• SUPPLIED INFORMATION
____

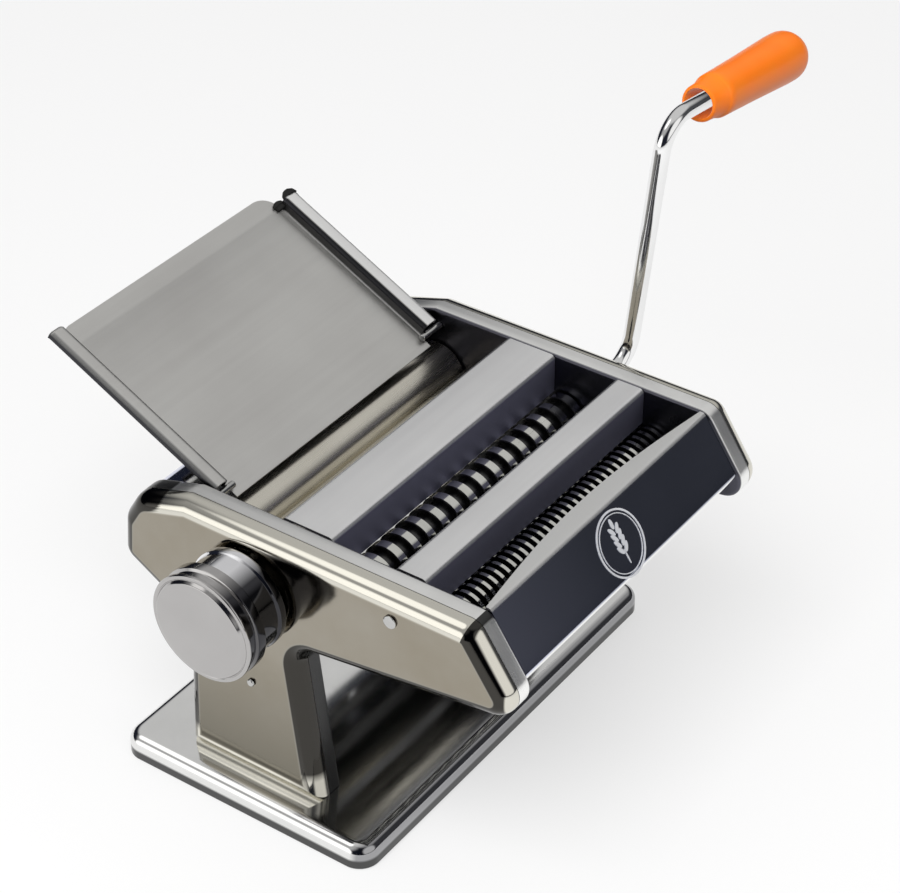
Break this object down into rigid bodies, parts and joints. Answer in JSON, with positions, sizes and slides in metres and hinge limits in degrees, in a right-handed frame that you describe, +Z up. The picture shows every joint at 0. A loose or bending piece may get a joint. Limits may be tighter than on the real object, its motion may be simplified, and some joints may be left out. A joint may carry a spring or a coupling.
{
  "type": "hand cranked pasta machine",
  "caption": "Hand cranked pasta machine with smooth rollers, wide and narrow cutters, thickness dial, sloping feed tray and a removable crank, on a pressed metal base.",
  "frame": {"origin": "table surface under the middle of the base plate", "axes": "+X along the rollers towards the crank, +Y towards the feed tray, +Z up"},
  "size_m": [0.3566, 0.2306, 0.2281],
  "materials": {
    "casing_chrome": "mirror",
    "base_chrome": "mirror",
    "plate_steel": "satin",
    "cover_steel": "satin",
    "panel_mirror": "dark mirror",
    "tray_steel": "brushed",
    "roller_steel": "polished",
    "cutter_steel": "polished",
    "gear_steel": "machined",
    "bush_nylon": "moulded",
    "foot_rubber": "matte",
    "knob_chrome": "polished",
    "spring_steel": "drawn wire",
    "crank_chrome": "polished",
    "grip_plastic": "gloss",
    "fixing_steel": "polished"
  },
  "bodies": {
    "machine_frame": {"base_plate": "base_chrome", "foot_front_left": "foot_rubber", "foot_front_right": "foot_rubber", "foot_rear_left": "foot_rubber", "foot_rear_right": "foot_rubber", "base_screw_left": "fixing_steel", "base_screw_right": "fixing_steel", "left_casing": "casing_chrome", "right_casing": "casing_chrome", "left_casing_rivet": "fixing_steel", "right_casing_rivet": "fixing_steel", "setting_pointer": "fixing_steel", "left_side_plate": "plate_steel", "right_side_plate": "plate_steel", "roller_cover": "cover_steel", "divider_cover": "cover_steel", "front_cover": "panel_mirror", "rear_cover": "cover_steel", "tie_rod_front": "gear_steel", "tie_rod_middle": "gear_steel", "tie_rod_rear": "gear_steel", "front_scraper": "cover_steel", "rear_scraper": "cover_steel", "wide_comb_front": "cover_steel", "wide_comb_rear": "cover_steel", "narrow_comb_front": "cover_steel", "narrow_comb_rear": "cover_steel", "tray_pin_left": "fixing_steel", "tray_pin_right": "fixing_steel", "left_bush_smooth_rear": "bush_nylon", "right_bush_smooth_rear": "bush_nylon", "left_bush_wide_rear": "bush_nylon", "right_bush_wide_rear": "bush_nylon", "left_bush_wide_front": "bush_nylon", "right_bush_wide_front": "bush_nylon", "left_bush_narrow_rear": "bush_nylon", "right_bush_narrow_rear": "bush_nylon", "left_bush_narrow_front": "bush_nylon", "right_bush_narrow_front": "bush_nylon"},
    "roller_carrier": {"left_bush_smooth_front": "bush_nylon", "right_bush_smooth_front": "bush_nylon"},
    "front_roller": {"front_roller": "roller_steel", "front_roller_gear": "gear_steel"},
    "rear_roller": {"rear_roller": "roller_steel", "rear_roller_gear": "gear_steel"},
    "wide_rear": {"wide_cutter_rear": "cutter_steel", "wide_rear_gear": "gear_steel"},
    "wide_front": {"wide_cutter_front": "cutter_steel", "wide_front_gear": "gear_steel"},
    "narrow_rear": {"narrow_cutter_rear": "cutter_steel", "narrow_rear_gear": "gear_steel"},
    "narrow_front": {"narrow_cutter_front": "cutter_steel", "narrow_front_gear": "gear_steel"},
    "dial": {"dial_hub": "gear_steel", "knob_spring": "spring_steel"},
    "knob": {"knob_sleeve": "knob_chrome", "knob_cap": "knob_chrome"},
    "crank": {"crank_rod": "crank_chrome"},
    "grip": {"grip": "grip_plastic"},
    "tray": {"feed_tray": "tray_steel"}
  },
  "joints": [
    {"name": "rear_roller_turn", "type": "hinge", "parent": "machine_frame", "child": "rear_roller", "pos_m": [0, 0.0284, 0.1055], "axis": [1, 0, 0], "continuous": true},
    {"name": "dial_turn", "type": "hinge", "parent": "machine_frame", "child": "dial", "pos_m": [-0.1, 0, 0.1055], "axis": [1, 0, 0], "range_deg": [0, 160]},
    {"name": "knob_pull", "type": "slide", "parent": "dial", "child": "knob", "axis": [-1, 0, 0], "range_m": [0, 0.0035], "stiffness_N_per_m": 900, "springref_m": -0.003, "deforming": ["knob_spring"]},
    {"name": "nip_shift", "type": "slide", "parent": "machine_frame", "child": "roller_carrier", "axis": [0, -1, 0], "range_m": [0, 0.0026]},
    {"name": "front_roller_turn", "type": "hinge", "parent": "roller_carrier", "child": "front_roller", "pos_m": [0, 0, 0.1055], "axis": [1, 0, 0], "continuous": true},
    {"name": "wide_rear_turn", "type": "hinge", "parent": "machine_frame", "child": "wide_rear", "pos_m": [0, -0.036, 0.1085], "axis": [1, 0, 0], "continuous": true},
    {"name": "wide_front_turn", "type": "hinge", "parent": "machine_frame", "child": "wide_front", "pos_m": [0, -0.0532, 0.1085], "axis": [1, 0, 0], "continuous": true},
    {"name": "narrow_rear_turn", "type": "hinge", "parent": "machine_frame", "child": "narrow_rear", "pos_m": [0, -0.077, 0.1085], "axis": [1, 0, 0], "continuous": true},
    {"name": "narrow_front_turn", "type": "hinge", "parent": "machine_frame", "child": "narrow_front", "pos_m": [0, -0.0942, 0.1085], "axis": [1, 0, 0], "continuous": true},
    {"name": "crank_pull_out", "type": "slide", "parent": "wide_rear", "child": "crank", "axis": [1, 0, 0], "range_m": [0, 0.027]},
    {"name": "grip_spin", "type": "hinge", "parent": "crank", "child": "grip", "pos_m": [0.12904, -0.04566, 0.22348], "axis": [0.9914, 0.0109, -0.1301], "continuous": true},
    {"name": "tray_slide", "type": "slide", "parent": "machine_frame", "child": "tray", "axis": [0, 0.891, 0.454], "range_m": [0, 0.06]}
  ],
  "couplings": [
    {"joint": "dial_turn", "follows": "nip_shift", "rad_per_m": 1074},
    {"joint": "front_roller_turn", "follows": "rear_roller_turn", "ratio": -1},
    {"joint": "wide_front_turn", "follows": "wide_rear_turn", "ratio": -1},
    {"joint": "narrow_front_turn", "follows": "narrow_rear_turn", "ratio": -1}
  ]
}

____

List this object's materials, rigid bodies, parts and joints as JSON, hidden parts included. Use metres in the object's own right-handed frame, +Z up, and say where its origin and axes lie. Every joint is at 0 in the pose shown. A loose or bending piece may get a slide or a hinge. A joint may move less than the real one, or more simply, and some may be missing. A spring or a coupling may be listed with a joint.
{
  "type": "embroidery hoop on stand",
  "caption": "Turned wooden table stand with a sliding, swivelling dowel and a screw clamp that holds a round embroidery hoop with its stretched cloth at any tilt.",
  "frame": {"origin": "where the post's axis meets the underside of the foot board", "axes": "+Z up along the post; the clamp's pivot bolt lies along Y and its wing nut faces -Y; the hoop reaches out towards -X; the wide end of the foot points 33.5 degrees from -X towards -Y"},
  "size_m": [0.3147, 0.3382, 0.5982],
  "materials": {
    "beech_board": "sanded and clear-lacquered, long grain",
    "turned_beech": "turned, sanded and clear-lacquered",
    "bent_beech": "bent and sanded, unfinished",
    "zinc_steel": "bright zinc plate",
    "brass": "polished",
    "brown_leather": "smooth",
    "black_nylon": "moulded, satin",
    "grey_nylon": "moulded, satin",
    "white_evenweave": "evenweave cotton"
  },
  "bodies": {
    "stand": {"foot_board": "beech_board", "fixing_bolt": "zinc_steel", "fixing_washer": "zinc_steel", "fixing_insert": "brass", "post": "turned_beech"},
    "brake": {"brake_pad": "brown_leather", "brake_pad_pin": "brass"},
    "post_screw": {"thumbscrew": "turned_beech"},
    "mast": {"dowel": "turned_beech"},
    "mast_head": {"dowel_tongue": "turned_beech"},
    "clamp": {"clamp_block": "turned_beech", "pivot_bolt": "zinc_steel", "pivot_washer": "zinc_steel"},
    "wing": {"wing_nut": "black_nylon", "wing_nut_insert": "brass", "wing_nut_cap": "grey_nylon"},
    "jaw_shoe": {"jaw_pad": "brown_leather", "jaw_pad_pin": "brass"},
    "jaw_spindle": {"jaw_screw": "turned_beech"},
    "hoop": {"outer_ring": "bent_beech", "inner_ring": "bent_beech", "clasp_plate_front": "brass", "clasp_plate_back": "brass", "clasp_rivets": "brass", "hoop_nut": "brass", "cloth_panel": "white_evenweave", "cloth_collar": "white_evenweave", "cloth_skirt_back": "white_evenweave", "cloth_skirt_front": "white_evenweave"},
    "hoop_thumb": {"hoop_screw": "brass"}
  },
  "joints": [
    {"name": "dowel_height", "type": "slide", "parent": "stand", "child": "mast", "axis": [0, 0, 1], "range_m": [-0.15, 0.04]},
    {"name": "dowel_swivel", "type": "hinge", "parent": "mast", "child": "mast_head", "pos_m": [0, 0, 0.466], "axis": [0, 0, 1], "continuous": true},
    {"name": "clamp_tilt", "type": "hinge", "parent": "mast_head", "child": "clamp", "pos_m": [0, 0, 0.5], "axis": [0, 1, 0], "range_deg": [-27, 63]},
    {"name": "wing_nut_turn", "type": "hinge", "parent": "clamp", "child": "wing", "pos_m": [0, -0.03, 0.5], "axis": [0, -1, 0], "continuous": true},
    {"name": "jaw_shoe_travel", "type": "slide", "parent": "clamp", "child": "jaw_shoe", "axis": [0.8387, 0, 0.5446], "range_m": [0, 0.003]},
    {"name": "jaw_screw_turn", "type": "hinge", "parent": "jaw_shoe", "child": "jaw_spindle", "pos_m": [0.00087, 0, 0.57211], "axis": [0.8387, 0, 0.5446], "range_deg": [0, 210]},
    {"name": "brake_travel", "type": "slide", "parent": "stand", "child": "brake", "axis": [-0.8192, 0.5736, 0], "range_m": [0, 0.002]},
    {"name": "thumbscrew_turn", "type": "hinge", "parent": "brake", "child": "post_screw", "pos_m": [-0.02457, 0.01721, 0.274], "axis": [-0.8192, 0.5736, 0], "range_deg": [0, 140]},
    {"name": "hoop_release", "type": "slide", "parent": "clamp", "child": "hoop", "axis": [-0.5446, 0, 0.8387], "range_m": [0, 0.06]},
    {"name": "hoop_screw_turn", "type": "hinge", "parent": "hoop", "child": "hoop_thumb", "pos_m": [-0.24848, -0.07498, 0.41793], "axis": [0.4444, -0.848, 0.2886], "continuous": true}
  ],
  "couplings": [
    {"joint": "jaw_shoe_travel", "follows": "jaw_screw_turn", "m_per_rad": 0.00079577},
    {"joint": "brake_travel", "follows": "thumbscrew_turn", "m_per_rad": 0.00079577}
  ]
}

____

• WHAT YOU SHOULD DO
Pick out the lines containing the word "joints" and show them.

• THE SOLUTION
Break this object down into rigid bodies, parts and joints. Answer in JSON, with positions, sizes and slides in metres and hinge limits in degrees, in a right-handed frame that you describe, +Z up. The picture shows every joint at 0. A loose or bending piece may get a joint. Limits may be tighter than on the real object, its motion may be simplified, and some joints may be left out. A joint may carry a spring or a coupling.
  "joints": [
List this object's materials, rigid bodies, parts and joints as JSON, hidden parts included. Use metres in the object's own right-handed frame, +Z up, and say where its origin and axes lie. Every joint is at 0 in the pose shown. A loose or bending piece may get a slide or a hinge. A joint may move less than the real one, or more simply, and some may be missing. A spring or a coupling may be listed with a joint.
  "joints": [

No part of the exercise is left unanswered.